Repeat the listing in full. Nothing may be added or left out.

---------------

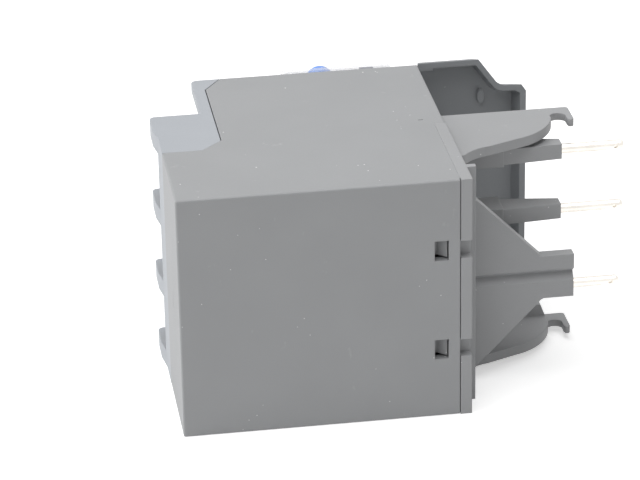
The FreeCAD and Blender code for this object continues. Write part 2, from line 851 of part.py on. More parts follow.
def control_panel():
    """Raised hollow panel that carries the dial, the buttons and the lugs of the cover."""
    body = new_body("control_panel")
    base = D.body_depth
    outer = oblong(D.panel_start, D.panel_end, D.panel_low, D.panel_high)
    pad(body, "deep", base, D.panel_face, outer)
    round_edges(body, D.panel_round, on_panel_face)
    hollow = oblong(
        D.panel_start + D.panel_side,
        D.panel_end - D.panel_side,
        D.panel_low + D.panel_side,
        D.panel_high - D.panel_side,
    )
    pocket(body, "deep", base, D.panel_face - D.panel_wall, hollow)
    low = D.panel_face - D.panel_wall - OVERCUT
    high = D.panel_face + OVERCUT
    fit = D.running_fit
    pocket(body, "deep", low, high, disc(D.dial_along, D.dial_up, D.dial_radius + fit * 2))
    pocket(body, "deep", low, high, disc(D.reset_along, D.reset_up, D.reset_radius + fit))
    pocket(body, "deep", low, high, disc(D.stop_along, D.stop_up, D.stop_radius + fit))
    half_length = D.test_length / 2 + fit
    half_height = D.test_height / 2 + fit
    test = around(D.test_along, half_length, D.test_up, half_height)
    pocket(body, "deep", low, high, test)
    pocket(body, "deep", low, high, around(D.flag_along, 0.9, D.flag_up, 1.6))
    for start in LUG_STARTS:
        foot = oblong(
            D.hinge_along - D.hinge_radius,
            D.hinge_along + D.hinge_radius,
            D.panel_face - 0.3,
            D.hinge_deep,
        )
        pad(body, "up", start, start + D.lug_width, foot)
        pad(body, "up", start, start + D.lug_width, disc(D.hinge_along, D.hinge_deep, D.hinge_radius))
    bore = disc(D.hinge_along, D.hinge_deep, D.hinge_pin_radius)
    pocket(body, "up", D.lug_low - OVERCUT, D.lug_high + D.lug_width + OVERCUT, bore)
    return body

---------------

■ FULL RESPONSE:
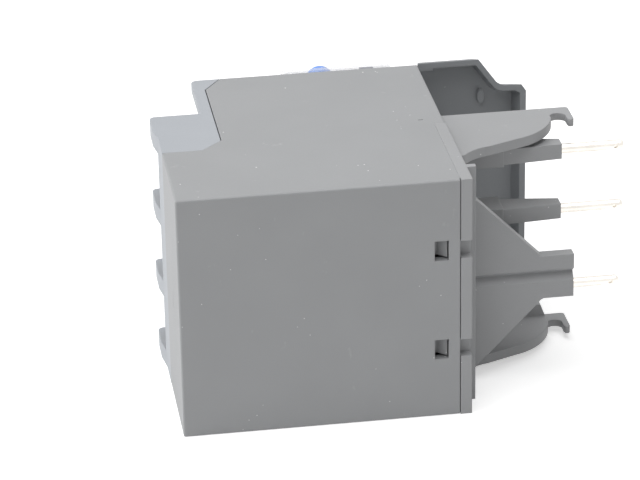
The FreeCAD and Blender code for this object continues. Write part 2, from line 851 of part.py on. More parts follow.
def control_panel():
    """Raised hollow panel that carries the dial, the buttons and the lugs of the cover."""
    body = new_body("control_panel")
    base = D.body_depth
    outer = oblong(D.panel_start, D.panel_end, D.panel_low, D.panel_high)
    pad(body, "deep", base, D.panel_face, outer)
    round_edges(body, D.panel_round, on_panel_face)
    hollow = oblong(
        D.panel_start + D.panel_side,
        D.panel_end - D.panel_side,
        D.panel_low + D.panel_side,
        D.panel_high - D.panel_side,
    )
    pocket(body, "deep", base, D.panel_face - D.panel_wall, hollow)
    low = D.panel_face - D.panel_wall - OVERCUT
    high = D.panel_face + OVERCUT
    fit = D.running_fit
    pocket(body, "deep", low, high, disc(D.dial_along, D.dial_up, D.dial_radius + fit * 2))
    pocket(body, "deep", low, high, disc(D.reset_along, D.reset_up, D.reset_radius + fit))
    pocket(body, "deep", low, high, disc(D.stop_along, D.stop_up, D.stop_radius + fit))
    half_length = D.test_length / 2 + fit
    half_height = D.test_height / 2 + fit
    test = around(D.test_along, half_length, D.test_up, half_height)
    pocket(body, "deep", low, high, test)
    pocket(body, "deep", low, high, around(D.flag_along, 0.9, D.flag_up, 1.6))
    for start in LUG_STARTS:
        foot = oblong(
            D.hinge_along - D.hinge_radius,
            D.hinge_along + D.hinge_radius,
            D.panel_face - 0.3,
            D.hinge_deep,
        )
        pad(body, "up", start, start + D.lug_width, foot)
        pad(body, "up", start, start + D.lug_width, disc(D.hinge_along, D.hinge_deep, D.hinge_radius))
    bore = disc(D.hinge_along, D.hinge_deep, D.hinge_pin_radius)
    pocket(body, "up", D.lug_low - OVERCUT, D.lug_high + D.lug_width + OVERCUT, bore)
    return body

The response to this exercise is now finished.